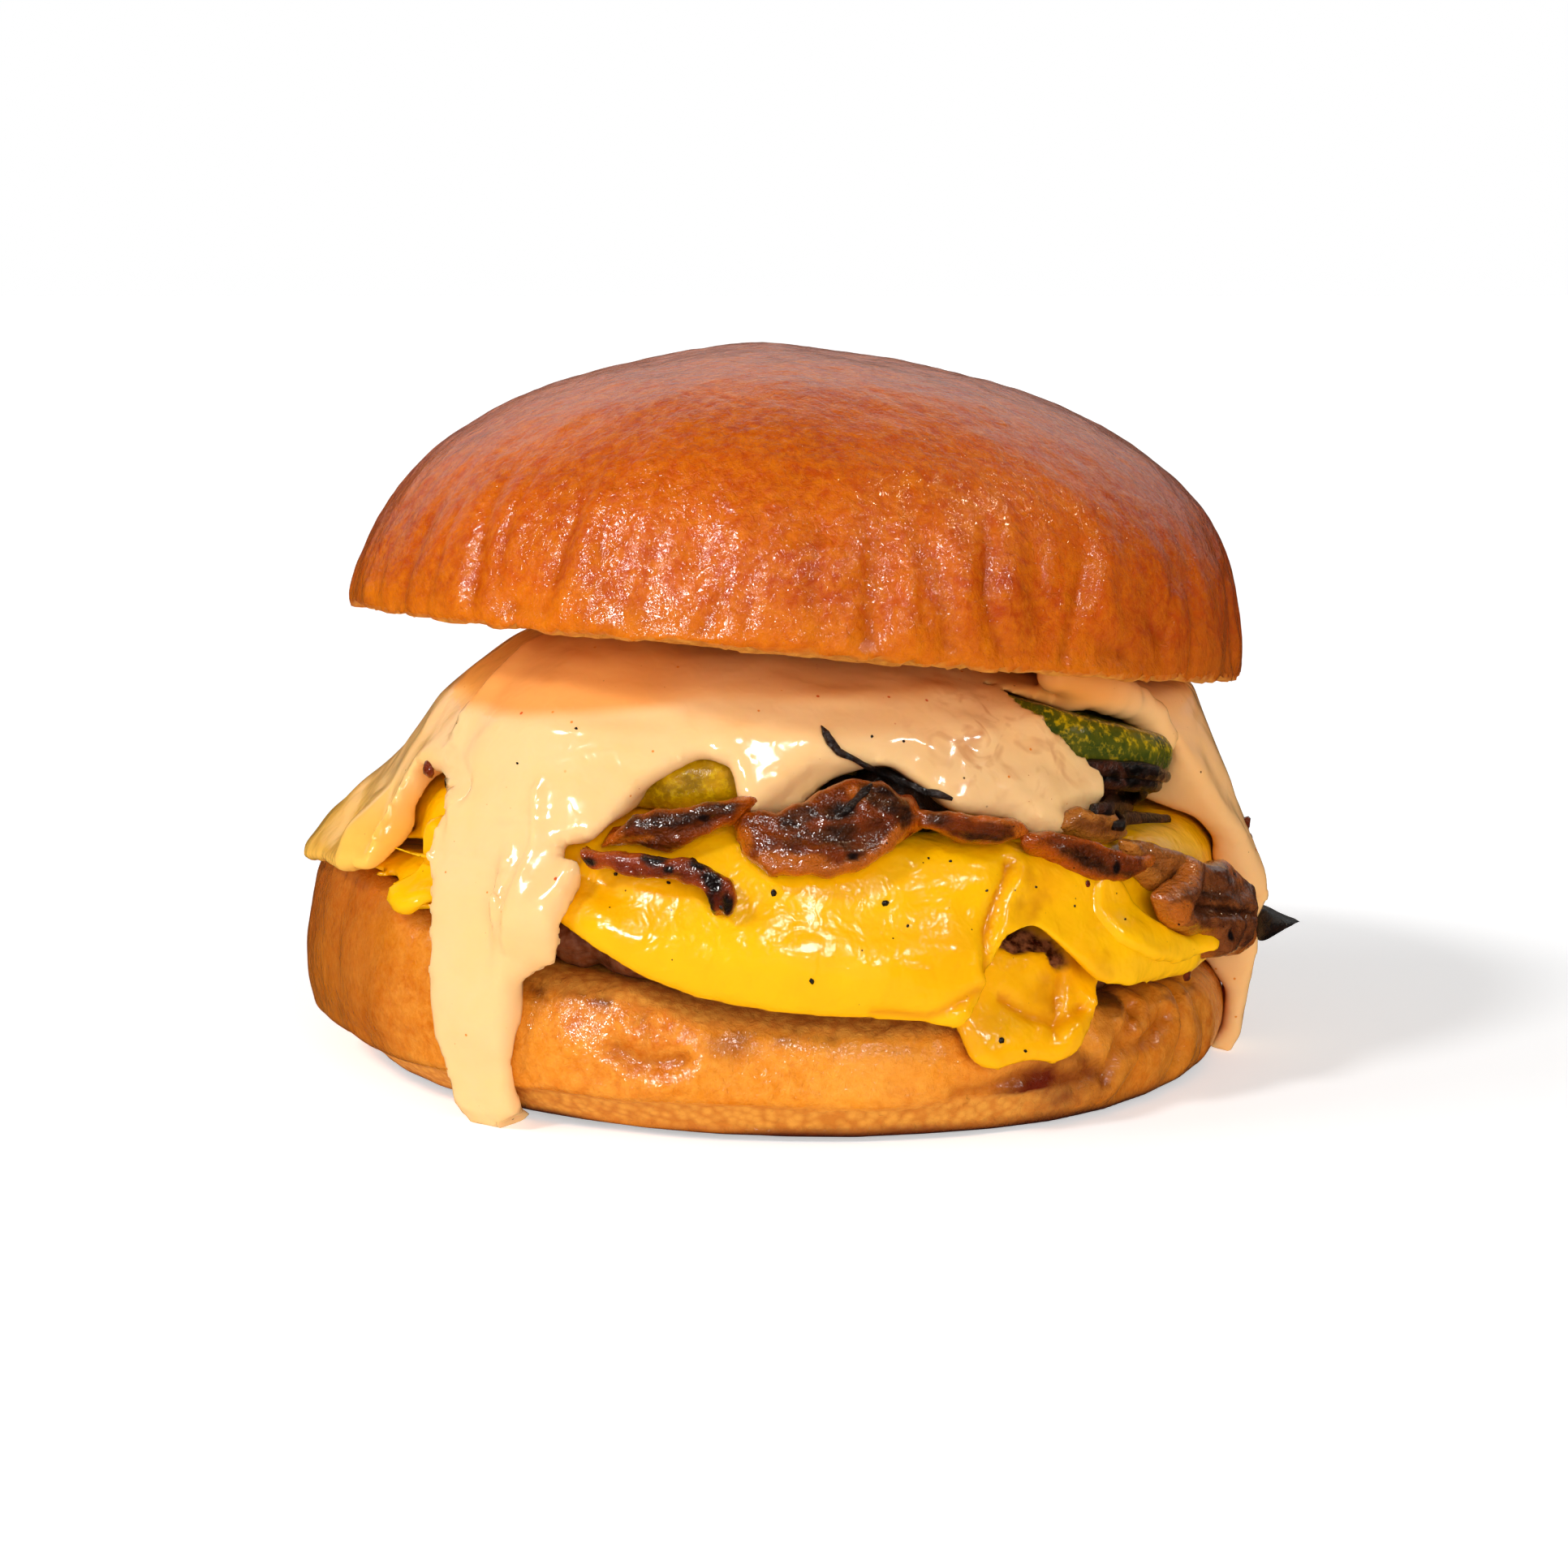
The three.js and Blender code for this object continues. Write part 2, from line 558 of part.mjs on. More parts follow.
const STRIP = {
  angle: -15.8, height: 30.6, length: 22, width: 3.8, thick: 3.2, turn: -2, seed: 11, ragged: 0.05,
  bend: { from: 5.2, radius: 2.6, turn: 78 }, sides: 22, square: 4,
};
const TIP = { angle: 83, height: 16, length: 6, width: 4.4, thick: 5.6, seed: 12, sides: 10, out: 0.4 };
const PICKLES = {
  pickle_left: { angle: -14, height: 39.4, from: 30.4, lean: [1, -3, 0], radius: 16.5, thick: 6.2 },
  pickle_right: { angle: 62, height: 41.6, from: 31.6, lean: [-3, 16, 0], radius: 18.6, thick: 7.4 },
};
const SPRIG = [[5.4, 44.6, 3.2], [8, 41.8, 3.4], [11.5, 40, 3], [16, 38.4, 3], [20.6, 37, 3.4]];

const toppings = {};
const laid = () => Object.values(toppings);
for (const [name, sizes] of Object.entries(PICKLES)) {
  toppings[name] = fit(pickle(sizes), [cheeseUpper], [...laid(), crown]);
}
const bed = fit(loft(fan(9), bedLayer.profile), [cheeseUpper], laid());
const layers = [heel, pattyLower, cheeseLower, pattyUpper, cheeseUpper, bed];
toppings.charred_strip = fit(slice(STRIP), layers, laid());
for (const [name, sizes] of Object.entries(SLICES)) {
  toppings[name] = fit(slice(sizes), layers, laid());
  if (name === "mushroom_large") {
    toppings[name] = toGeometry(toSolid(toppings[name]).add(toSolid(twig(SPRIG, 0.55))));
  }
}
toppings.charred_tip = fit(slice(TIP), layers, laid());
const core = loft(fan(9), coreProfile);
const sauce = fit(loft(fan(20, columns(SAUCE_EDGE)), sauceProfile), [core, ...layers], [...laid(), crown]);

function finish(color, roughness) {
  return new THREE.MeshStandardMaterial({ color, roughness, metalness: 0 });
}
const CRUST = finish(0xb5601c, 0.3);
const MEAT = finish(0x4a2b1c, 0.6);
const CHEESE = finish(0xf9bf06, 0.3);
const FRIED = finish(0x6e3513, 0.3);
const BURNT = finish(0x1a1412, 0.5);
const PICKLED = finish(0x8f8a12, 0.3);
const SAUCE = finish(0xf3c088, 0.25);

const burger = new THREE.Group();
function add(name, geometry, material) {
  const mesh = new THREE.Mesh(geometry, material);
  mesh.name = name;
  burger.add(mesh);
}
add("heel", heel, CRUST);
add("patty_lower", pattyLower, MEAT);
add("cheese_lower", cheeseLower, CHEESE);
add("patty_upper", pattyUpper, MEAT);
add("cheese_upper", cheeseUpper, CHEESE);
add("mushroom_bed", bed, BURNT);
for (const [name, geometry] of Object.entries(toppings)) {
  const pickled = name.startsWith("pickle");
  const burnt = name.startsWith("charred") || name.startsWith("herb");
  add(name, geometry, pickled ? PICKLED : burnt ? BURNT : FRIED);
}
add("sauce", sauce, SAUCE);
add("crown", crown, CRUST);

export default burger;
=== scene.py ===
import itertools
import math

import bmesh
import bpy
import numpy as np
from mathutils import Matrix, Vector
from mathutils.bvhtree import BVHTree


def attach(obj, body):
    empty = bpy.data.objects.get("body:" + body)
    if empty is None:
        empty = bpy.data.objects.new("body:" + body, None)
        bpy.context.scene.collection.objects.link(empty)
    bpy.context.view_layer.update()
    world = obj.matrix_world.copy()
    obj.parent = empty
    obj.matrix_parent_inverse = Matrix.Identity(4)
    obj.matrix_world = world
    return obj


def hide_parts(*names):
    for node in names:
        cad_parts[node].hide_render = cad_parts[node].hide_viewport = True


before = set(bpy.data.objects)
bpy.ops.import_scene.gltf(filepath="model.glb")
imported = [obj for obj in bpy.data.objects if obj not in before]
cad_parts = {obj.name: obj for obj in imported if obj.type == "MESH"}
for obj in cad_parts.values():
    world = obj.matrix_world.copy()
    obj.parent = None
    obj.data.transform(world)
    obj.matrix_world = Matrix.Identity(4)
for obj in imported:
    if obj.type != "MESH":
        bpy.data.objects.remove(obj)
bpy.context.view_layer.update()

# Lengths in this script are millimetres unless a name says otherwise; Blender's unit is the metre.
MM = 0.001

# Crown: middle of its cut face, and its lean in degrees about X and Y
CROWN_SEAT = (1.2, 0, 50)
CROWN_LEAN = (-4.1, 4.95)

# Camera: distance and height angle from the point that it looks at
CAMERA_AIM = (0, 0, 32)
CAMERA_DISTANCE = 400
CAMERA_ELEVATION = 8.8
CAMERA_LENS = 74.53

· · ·

→ **Goal of the exercise**:
Transcribe each line of the data above, unaltered, from the one where "const burger = new THREE.Group();" appears to the one where "before = set(bpy.data.objects)" appears, inclusive of both.

→ **Solution for this task**:
const burger = new THREE.Group();
function add(name, geometry, material) {
  const mesh = new THREE.Mesh(geometry, material);
  mesh.name = name;
  burger.add(mesh);
}
add("heel", heel, CRUST);
add("patty_lower", pattyLower, MEAT);
add("cheese_lower", cheeseLower, CHEESE);
add("patty_upper", pattyUpper, MEAT);
add("cheese_upper", cheeseUpper, CHEESE);
add("mushroom_bed", bed, BURNT);
for (const [name, geometry] of Object.entries(toppings)) {
  const pickled = name.startsWith("pickle");
  const burnt = name.startsWith("charred") || name.startsWith("herb");
  add(name, geometry, pickled ? PICKLED : burnt ? BURNT : FRIED);
}
add("sauce", sauce, SAUCE);
add("crown", crown, CRUST);

export default burger;
=== scene.py ===
import itertools
import math

import bmesh
import bpy
import numpy as np
from mathutils import Matrix, Vector
from mathutils.bvhtree import BVHTree


def attach(obj, body):
    empty = bpy.data.objects.get("body:" + body)
    if empty is None:
        empty = bpy.data.objects.new("body:" + body, None)
        bpy.context.scene.collection.objects.link(empty)
    bpy.context.view_layer.update()
    world = obj.matrix_world.copy()
    obj.parent = empty
    obj.matrix_parent_inverse = Matrix.Identity(4)
    obj.matrix_world = world
    return obj


def hide_parts(*names):
    for node in names:
        cad_parts[node].hide_render = cad_parts[node].hide_viewport = True


before = set(bpy.data.objects)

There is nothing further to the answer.